The real question is will the US Army actually get this replacement project to fruition and for FOC? How many times have they tried to replace the Bradley so far? This isn't the only acquisition program that they are having difficulties with and it appears that their acquisition processes are a complete mess.
I wouldn’t say a complete mess, but yes they have had issues. Some really bad ones.
Round one was FCS maned vehicles which would have basically replaced huge portions of US Armored forces. The IFV version XM1206 would have offered 2+9 seating and a Mk44 30mm but then fighting in the GWOT since rebranded as The Long War did two things. It ate the budget and proved the light armor wasn’t ready. To thin vs mines and IEDs. canceled along with large portions of the program including a few that should have been salvaged like drones. Of course the biggest issue then was they were looking to light. They wanted to Rapid deploy to peace keeping ops in low low intensity with tanks.

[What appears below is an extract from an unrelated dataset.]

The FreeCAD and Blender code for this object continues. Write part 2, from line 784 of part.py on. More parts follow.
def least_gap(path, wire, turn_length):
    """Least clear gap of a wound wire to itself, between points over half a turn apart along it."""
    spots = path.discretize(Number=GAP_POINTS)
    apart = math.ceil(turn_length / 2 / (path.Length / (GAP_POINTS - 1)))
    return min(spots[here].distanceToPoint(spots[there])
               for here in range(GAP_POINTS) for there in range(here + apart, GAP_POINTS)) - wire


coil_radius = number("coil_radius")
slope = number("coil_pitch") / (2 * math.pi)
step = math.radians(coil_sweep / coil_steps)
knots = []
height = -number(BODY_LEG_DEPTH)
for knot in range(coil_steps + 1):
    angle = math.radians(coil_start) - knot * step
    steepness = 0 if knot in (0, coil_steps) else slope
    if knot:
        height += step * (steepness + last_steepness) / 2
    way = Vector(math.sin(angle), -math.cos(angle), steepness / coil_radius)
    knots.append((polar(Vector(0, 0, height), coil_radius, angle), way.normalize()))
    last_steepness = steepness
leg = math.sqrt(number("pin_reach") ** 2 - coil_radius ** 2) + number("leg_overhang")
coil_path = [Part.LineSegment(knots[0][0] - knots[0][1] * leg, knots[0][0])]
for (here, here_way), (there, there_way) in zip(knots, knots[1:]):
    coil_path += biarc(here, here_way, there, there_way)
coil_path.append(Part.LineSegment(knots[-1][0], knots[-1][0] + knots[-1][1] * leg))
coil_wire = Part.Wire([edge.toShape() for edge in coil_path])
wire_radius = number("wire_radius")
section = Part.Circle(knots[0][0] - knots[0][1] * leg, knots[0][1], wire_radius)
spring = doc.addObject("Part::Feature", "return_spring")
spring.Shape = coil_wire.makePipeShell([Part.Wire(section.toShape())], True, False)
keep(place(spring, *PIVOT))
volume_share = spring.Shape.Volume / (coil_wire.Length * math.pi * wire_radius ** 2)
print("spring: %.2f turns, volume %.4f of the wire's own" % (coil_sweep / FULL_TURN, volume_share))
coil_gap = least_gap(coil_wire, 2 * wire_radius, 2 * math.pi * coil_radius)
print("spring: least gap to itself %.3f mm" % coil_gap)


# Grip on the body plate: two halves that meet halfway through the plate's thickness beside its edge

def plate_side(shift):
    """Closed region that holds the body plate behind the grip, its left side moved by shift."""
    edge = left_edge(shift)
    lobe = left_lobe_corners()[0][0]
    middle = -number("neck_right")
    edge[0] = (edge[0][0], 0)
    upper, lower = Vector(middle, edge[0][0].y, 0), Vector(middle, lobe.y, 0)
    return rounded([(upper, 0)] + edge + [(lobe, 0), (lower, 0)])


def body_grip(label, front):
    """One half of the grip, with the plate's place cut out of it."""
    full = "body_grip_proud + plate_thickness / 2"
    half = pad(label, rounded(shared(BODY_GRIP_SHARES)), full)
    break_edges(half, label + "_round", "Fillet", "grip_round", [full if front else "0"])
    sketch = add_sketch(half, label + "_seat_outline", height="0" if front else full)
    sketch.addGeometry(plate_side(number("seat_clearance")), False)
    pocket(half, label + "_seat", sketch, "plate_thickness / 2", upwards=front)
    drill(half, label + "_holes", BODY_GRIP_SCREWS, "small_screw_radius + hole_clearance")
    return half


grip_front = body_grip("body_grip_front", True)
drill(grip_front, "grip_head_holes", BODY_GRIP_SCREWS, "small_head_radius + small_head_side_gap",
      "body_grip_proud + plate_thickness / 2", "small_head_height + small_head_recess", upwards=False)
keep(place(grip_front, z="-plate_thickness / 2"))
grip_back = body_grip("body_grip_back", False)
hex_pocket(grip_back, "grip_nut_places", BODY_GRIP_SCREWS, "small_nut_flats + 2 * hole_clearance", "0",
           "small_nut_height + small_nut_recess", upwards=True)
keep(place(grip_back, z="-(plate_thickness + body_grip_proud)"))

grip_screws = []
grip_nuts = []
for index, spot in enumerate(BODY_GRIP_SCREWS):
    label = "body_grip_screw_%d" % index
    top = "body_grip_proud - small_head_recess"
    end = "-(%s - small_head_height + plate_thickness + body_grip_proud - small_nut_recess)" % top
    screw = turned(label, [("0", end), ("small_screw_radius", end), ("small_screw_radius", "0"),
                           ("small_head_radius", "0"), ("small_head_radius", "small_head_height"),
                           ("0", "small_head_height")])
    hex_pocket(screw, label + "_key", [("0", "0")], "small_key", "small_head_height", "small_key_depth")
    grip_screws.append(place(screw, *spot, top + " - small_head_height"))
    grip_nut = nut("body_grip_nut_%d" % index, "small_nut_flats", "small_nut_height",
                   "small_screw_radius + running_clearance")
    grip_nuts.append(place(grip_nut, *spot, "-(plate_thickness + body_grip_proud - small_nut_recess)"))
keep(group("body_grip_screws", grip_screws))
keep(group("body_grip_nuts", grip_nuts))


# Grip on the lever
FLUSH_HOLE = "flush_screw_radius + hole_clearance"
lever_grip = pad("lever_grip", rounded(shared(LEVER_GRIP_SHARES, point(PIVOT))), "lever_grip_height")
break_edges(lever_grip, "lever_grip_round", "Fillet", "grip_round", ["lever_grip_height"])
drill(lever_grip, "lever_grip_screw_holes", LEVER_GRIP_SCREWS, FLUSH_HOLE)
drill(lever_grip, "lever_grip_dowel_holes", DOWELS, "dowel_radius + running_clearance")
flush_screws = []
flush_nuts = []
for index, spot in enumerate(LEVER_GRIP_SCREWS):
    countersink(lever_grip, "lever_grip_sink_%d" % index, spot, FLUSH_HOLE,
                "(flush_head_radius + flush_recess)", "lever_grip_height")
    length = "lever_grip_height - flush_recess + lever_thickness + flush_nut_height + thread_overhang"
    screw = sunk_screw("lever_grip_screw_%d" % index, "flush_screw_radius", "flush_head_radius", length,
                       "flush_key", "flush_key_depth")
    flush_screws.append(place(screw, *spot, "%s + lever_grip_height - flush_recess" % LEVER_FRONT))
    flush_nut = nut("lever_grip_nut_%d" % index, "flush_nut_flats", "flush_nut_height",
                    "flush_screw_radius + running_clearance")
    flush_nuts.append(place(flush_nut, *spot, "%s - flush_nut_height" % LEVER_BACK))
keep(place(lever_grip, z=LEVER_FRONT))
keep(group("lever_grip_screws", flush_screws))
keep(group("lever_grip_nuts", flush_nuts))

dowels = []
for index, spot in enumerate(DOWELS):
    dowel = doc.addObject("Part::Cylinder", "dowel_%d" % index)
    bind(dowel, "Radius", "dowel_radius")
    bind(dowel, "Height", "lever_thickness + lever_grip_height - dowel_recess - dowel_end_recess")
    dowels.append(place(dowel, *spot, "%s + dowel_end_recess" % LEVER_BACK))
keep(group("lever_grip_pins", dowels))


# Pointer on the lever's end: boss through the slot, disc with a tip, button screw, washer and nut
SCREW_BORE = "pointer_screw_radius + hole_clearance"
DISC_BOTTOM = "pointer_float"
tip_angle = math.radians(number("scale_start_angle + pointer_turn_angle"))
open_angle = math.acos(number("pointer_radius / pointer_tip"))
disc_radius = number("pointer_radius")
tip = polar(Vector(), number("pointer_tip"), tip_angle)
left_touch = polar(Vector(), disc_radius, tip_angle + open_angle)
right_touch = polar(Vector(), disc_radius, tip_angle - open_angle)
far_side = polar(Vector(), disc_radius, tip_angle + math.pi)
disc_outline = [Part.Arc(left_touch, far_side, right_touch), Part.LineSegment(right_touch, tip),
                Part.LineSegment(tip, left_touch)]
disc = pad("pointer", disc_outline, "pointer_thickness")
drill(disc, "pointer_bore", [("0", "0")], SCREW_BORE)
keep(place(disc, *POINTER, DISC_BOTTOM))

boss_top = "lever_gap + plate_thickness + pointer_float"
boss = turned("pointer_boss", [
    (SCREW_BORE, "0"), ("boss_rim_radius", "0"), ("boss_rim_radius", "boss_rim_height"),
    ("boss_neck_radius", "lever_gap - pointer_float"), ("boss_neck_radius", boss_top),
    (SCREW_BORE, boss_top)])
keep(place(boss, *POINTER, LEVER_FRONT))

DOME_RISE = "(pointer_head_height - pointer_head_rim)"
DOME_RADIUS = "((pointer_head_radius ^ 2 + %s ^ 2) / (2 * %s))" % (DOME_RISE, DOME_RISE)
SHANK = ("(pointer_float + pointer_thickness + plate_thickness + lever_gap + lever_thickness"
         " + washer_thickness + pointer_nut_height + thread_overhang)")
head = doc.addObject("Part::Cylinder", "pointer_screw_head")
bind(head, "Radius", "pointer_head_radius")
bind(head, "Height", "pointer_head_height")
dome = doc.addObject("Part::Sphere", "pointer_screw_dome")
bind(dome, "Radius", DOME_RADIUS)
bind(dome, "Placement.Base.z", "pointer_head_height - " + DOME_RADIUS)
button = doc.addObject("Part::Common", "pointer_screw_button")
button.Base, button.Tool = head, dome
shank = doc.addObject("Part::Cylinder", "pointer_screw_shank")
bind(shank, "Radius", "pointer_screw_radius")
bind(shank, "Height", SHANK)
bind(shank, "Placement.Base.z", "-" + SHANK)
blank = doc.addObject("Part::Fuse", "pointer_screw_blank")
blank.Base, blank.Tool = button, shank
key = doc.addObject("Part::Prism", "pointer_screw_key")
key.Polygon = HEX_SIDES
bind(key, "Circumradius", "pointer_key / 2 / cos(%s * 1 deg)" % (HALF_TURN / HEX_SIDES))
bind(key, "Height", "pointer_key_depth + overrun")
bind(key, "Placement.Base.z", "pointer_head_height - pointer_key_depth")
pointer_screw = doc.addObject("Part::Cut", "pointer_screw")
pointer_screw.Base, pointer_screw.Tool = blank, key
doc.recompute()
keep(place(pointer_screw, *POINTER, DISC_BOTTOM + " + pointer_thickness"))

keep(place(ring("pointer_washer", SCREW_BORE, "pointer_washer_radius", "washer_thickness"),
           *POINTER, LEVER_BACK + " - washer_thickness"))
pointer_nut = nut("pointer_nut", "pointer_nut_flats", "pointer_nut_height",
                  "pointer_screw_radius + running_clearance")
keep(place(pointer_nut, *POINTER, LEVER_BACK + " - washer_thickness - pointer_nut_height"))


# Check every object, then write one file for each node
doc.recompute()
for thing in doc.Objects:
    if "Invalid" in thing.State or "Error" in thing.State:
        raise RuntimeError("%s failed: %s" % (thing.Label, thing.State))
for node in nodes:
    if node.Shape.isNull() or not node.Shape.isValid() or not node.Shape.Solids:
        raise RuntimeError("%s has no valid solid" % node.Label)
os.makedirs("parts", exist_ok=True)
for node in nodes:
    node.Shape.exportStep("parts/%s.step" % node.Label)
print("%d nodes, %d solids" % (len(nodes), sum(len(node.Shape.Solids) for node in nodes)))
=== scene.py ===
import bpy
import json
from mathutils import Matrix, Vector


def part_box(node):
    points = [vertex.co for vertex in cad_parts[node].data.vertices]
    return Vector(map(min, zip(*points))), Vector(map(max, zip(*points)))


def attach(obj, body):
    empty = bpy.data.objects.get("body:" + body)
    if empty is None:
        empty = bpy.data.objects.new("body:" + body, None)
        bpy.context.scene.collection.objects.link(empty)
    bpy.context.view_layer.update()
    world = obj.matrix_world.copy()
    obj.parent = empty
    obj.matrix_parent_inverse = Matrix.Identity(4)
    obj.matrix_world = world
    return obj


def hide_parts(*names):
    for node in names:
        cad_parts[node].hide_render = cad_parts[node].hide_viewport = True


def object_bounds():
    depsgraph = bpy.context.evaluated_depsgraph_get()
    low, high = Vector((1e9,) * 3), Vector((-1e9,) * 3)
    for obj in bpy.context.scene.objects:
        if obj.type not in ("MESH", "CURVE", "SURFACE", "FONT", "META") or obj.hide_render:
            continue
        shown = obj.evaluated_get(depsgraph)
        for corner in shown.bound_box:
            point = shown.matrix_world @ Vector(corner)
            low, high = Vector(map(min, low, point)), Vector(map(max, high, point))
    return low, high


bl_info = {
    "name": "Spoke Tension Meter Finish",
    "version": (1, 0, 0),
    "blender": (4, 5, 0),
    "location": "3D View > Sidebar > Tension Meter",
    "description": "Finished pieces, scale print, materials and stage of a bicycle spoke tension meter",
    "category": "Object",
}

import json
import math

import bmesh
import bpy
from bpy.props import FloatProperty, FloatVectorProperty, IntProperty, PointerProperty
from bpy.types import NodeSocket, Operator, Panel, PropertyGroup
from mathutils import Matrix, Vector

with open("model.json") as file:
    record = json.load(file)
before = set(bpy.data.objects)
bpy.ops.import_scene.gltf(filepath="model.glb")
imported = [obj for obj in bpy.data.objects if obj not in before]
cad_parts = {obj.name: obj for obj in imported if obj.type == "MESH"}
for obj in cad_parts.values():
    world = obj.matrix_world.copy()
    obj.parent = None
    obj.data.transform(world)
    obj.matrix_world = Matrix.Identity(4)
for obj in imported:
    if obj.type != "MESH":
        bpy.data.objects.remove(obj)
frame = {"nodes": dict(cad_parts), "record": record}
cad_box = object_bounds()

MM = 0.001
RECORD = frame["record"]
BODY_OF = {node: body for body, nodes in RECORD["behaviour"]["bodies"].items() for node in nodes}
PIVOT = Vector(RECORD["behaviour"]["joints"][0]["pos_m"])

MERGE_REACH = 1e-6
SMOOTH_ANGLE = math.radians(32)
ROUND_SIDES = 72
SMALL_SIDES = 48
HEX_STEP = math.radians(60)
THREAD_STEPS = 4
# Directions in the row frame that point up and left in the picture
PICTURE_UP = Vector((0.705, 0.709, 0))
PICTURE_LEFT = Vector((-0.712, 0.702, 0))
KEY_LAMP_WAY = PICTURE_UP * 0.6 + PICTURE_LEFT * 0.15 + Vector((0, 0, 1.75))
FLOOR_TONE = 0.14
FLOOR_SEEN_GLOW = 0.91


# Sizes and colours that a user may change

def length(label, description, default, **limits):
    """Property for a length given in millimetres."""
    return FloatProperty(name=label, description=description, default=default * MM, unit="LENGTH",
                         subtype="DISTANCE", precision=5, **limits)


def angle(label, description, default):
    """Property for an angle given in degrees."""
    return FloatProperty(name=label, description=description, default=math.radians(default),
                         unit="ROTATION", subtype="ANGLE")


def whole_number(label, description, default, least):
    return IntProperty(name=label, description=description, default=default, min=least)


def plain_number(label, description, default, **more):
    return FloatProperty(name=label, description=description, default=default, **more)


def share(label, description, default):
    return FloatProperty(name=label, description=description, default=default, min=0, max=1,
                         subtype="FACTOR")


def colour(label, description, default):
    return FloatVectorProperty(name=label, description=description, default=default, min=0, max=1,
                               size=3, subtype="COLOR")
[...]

Round two was GCV which seems like it was drafted after Namer a Heavy AFV. Similar seating and armament to XM1206 However with max armor build would have rivaled Abrams in weight causing issues for bridging, transport both air ground and sea. It was trying to be the ultimate protection. Namer and heavy heavy IFV are fine if you are an army fighting on your land boarders without need of crossing a lot of bridges. To big, to heavy. canceled
Now OMFV
Last year they tried to get demonstrators for it. GDLS delivered but disqualified Rheinmetall couldn’t deliverclaim was they could not get the clearance to ship it. BAE didn’t bid, no one else wanted in.
Then it was canceled and rebooted. As they deemed that the program was to ambitious and not realistic. With looser requirements that seems to have reopened the options.
No matter which choice OMFV will require changes to the base vehicle design. unlike the previous programs one will be a bigger turret and bigger bigger gun. Bradley was impressive in 1981 most then IFV were still sporting 20mm and BMP2 was also just starting out with its 30mm. By the 1990s 30mm was the base for all new IFV. FCS and GCV would have used the same 30mm Bushmaster mk44 as aimed for the EFV later modified into the gun on Stryker Dragoon. With a push back to possible force on force one driver became anti armor capabilities at longer range so they resurrected the 50mm super shot. The XM913 cannon with lots of potential in Anti vehicle, anti barrier and C-RAM (it seems like they ported the gun from work on the latter.
Army engineers demonstrate anti-drone technology
Super shot was originally a joint US German program killed by the end of the Cold War.
Not a unique choice when you consider the increasing use of 35mm guns on IFVs like Japanese type 89 Netherlands, Denmark, Estonian CV90s , 40mm Bufors or clones there in on Swedish CV90, South Korean K21, British + French 40mm CTA (originally an Anglo US program), Chinese 40mm CTA clone, Russian S60 BM57 57mm.
The other long time want for the US Army was to haul the whole 9 man squad. Stryker does that. both XM1206 with a crew of 2 and GCV with a crew of 3 were drafted to. OMFV wants a crew of 2+ At least 6 troops. Of the known pitches, Ajax based Griffin III hauls 6 like Bradley but would have a 2 man crew, CV90 3+6-8 depending on configuration so close Lynx 3+8 So both Lynx and CV90 would need reconfigured interiors and systems. Lynx makes this easy by its modular design. CV90 MkIV though would demand a near complete overhaul. Griffin III is tailored fit what it is. Unless the Army says 2+9 minimum they are fine. I expect changes in suspension though. A Bradley was tested with a in arm suspension system.
https://defpost.com/us-army-testing...-suspension-system-yuma-proving-ground/?amp=1
Interesting to see if any others pitch. I doubt Puma as Rheinmetall is a partner and on the other side of it KMW is part owned by ChemChina which would probably red flag. But perhaps Hanwha's Redback might get be pitched it has the room for a 2+9.